Information shown
==============================

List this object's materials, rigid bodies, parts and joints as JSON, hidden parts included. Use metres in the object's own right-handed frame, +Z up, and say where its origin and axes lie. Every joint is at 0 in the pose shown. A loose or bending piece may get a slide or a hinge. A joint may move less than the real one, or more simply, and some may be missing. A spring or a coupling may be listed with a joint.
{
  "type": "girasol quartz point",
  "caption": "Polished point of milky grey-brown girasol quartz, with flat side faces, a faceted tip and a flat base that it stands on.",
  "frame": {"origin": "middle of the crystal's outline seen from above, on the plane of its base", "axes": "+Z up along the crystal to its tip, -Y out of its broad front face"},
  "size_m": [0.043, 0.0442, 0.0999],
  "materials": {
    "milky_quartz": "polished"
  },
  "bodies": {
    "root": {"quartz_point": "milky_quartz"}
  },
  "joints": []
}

==============================

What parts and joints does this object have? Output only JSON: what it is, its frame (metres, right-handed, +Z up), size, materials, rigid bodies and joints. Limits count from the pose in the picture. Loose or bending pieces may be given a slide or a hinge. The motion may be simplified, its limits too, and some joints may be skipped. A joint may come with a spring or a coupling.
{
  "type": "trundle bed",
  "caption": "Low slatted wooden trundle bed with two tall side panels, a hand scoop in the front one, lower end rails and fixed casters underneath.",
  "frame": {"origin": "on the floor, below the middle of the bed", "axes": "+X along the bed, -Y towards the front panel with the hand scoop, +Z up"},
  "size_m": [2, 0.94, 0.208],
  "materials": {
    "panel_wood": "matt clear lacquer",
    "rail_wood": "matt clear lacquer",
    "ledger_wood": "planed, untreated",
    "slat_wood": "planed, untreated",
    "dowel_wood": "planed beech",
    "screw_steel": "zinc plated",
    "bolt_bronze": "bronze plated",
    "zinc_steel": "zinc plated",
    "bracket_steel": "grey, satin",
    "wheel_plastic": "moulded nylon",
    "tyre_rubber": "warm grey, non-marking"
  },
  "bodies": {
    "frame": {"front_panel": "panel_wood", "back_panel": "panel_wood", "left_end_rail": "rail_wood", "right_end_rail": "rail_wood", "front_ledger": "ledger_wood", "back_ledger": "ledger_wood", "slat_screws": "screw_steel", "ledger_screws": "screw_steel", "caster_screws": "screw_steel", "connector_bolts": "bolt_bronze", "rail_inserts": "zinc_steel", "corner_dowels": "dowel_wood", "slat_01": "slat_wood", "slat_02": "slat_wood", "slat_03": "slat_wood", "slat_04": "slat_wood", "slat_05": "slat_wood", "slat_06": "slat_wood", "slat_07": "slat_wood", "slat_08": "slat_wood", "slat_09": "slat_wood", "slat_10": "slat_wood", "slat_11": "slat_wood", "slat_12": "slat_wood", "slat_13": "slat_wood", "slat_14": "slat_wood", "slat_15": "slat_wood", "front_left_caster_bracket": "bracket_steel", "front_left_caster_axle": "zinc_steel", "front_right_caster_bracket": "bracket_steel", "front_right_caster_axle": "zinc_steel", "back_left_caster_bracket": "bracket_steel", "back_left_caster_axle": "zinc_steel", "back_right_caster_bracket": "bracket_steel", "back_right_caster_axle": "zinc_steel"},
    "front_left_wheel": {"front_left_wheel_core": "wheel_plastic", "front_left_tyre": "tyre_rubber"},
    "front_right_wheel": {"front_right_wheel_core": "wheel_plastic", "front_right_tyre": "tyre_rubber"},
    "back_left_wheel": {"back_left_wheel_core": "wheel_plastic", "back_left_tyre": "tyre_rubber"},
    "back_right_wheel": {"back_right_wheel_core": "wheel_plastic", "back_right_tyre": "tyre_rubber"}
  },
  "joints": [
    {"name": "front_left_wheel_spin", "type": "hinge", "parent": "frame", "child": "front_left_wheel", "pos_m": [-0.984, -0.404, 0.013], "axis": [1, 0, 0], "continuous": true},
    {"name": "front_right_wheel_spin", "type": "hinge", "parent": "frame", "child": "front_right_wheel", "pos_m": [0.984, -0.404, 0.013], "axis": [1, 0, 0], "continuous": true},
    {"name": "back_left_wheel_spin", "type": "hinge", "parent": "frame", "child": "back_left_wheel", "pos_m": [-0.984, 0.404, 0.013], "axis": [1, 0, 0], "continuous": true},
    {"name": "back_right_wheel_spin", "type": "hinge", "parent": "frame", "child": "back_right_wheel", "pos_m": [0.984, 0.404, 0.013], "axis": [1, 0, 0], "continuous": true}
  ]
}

==============================

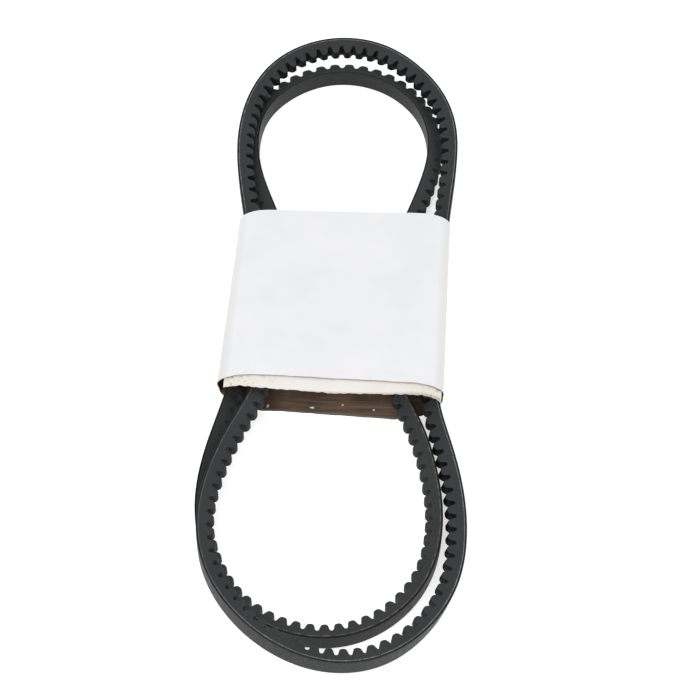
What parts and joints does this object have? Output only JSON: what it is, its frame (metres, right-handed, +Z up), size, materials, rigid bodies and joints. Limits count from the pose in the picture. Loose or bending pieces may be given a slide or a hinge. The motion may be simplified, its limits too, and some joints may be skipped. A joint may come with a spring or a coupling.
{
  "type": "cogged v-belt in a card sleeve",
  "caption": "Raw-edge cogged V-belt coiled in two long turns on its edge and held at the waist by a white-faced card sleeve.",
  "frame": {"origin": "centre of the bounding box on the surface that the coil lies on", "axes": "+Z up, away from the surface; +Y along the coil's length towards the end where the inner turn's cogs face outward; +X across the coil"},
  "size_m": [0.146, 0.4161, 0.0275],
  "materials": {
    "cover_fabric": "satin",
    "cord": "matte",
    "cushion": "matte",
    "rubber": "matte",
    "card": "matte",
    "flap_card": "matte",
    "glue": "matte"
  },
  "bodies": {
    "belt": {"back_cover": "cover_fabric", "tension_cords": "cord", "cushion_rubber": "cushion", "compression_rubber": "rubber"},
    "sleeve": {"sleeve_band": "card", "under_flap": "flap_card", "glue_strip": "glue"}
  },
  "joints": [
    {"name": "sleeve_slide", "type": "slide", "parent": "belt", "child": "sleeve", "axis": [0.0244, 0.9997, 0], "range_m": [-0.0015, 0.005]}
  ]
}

==============================

Show every line where the string "hinge" appears.

List this object's materials, rigid bodies, parts and joints as JSON, hidden parts included. Use metres in the object's own right-handed frame, +Z up, and say where its origin and axes lie. Every joint is at 0 in the pose shown. A loose or bending piece may get a slide or a hinge. A joint may move less than the real one, or more simply, and some may be missing. A spring or a coupling may be listed with a joint.
What parts and joints does this object have? Output only JSON: what it is, its frame (metres, right-handed, +Z up), size, materials, rigid bodies and joints. Limits count from the pose in the picture. Loose or bending pieces may be given a slide or a hinge. The motion may be simplified, its limits too, and some joints may be skipped. A joint may come with a spring or a coupling.
    {"name": "front_left_wheel_spin", "type": "hinge", "parent": "frame", "child": "front_left_wheel", "pos_m": [-0.984, -0.404, 0.013], "axis": [1, 0, 0], "continuous": true},
    {"name": "front_right_wheel_spin", "type": "hinge", "parent": "frame", "child": "front_right_wheel", "pos_m": [0.984, -0.404, 0.013], "axis": [1, 0, 0], "continuous": true},
    {"name": "back_left_wheel_spin", "type": "hinge", "parent": "frame", "child": "back_left_wheel", "pos_m": [-0.984, 0.404, 0.013], "axis": [1, 0, 0], "continuous": true},
    {"name": "back_right_wheel_spin", "type": "hinge", "parent": "frame", "child": "back_right_wheel", "pos_m": [0.984, 0.404, 0.013], "axis": [1, 0, 0], "continuous": true}
What parts and joints does this object have? Output only JSON: what it is, its frame (metres, right-handed, +Z up), size, materials, rigid bodies and joints. Limits count from the pose in the picture. Loose or bending pieces may be given a slide or a hinge. The motion may be simplified, its limits too, and some joints may be skipped. A joint may come with a spring or a coupling.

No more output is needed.